— Task directions —
Return all of the data exactly as given.

— Source material —
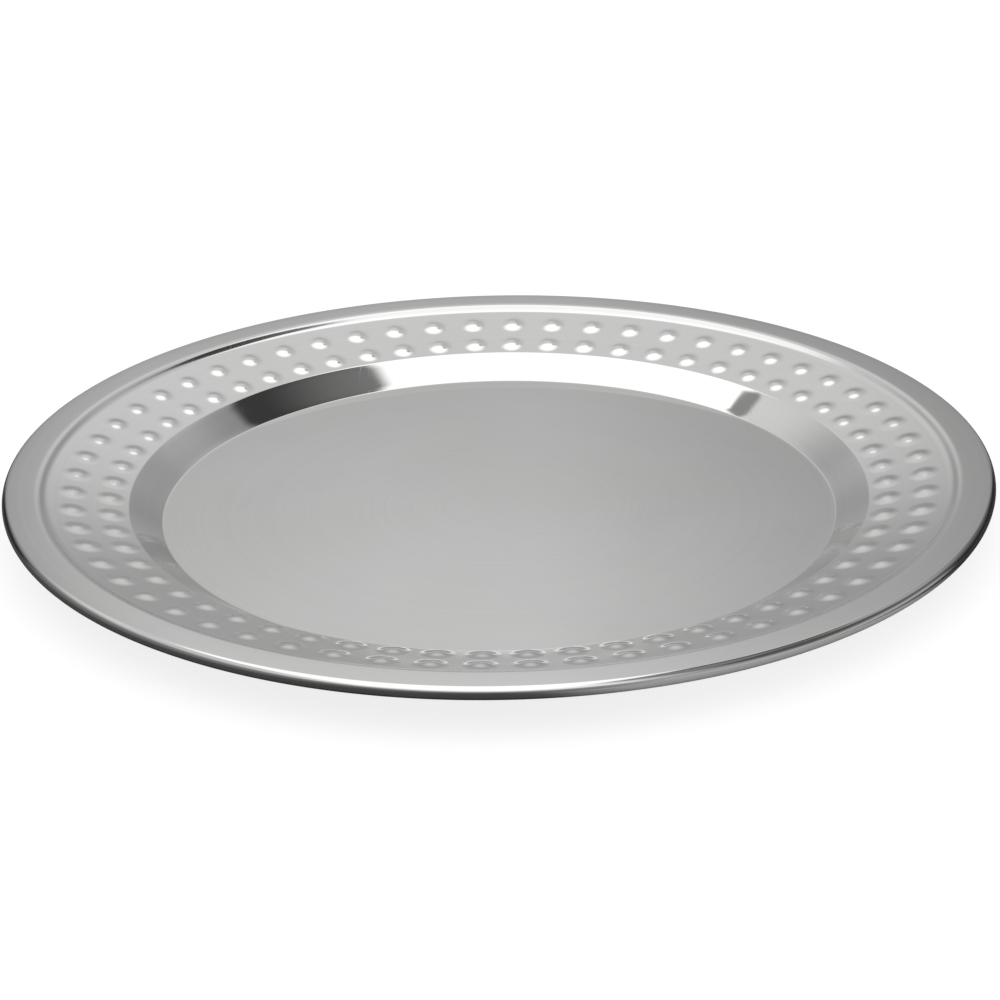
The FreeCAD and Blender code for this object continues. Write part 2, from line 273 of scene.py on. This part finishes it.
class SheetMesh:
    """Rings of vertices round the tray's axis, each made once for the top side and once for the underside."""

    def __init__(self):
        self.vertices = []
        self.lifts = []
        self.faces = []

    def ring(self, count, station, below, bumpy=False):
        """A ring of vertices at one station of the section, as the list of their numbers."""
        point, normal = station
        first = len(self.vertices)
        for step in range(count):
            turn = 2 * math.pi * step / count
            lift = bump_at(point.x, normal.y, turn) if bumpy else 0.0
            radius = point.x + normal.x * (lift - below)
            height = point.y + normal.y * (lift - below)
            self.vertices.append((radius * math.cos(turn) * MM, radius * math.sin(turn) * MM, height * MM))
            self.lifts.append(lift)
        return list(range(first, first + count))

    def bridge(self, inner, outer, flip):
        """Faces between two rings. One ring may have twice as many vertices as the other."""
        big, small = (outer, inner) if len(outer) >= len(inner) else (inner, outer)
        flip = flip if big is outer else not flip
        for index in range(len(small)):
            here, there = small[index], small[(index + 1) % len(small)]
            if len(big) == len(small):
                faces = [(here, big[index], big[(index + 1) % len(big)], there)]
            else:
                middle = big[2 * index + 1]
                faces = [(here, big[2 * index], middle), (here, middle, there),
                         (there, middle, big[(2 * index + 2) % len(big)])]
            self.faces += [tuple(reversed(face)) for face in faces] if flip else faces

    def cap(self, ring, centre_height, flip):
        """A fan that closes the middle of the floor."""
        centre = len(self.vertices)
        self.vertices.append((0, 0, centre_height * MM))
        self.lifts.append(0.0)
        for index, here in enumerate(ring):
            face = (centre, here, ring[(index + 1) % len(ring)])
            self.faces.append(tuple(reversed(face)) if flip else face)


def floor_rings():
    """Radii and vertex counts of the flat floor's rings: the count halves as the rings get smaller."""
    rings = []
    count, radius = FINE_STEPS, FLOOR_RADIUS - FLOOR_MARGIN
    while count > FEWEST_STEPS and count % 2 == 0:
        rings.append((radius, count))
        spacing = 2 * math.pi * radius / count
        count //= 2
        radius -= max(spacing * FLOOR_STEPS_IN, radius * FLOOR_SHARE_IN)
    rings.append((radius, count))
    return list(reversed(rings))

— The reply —
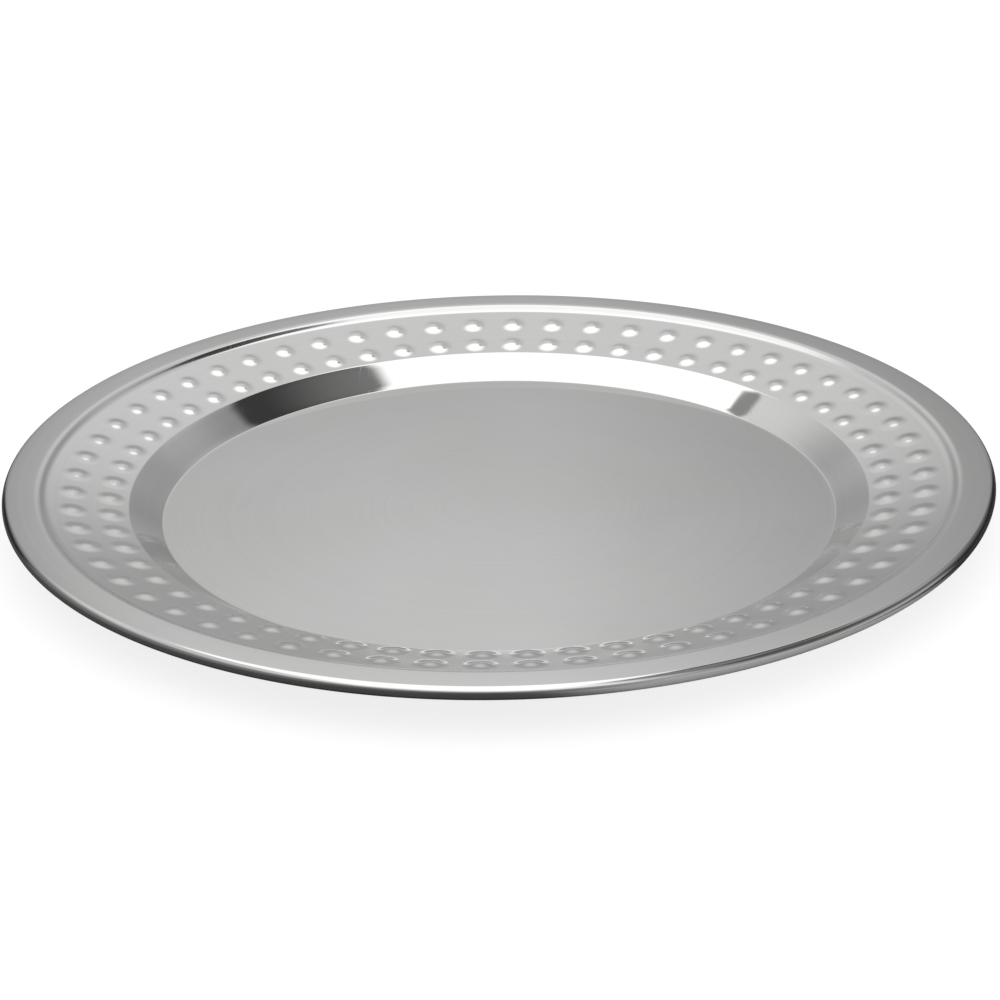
The FreeCAD and Blender code for this object continues. Write part 2, from line 273 of scene.py on. This part finishes it.
class SheetMesh:
    """Rings of vertices round the tray's axis, each made once for the top side and once for the underside."""

    def __init__(self):
        self.vertices = []
        self.lifts = []
        self.faces = []

    def ring(self, count, station, below, bumpy=False):
        """A ring of vertices at one station of the section, as the list of their numbers."""
        point, normal = station
        first = len(self.vertices)
        for step in range(count):
            turn = 2 * math.pi * step / count
            lift = bump_at(point.x, normal.y, turn) if bumpy else 0.0
            radius = point.x + normal.x * (lift - below)
            height = point.y + normal.y * (lift - below)
            self.vertices.append((radius * math.cos(turn) * MM, radius * math.sin(turn) * MM, height * MM))
            self.lifts.append(lift)
        return list(range(first, first + count))

    def bridge(self, inner, outer, flip):
        """Faces between two rings. One ring may have twice as many vertices as the other."""
        big, small = (outer, inner) if len(outer) >= len(inner) else (inner, outer)
        flip = flip if big is outer else not flip
        for index in range(len(small)):
            here, there = small[index], small[(index + 1) % len(small)]
            if len(big) == len(small):
                faces = [(here, big[index], big[(index + 1) % len(big)], there)]
            else:
                middle = big[2 * index + 1]
                faces = [(here, big[2 * index], middle), (here, middle, there),
                         (there, middle, big[(2 * index + 2) % len(big)])]
            self.faces += [tuple(reversed(face)) for face in faces] if flip else faces

    def cap(self, ring, centre_height, flip):
        """A fan that closes the middle of the floor."""
        centre = len(self.vertices)
        self.vertices.append((0, 0, centre_height * MM))
        self.lifts.append(0.0)
        for index, here in enumerate(ring):
            face = (centre, here, ring[(index + 1) % len(ring)])
            self.faces.append(tuple(reversed(face)) if flip else face)


def floor_rings():
    """Radii and vertex counts of the flat floor's rings: the count halves as the rings get smaller."""
    rings = []
    count, radius = FINE_STEPS, FLOOR_RADIUS - FLOOR_MARGIN
    while count > FEWEST_STEPS and count % 2 == 0:
        rings.append((radius, count))
        spacing = 2 * math.pi * radius / count
        count //= 2
        radius -= max(spacing * FLOOR_STEPS_IN, radius * FLOOR_SHARE_IN)
    rings.append((radius, count))
    return list(reversed(rings))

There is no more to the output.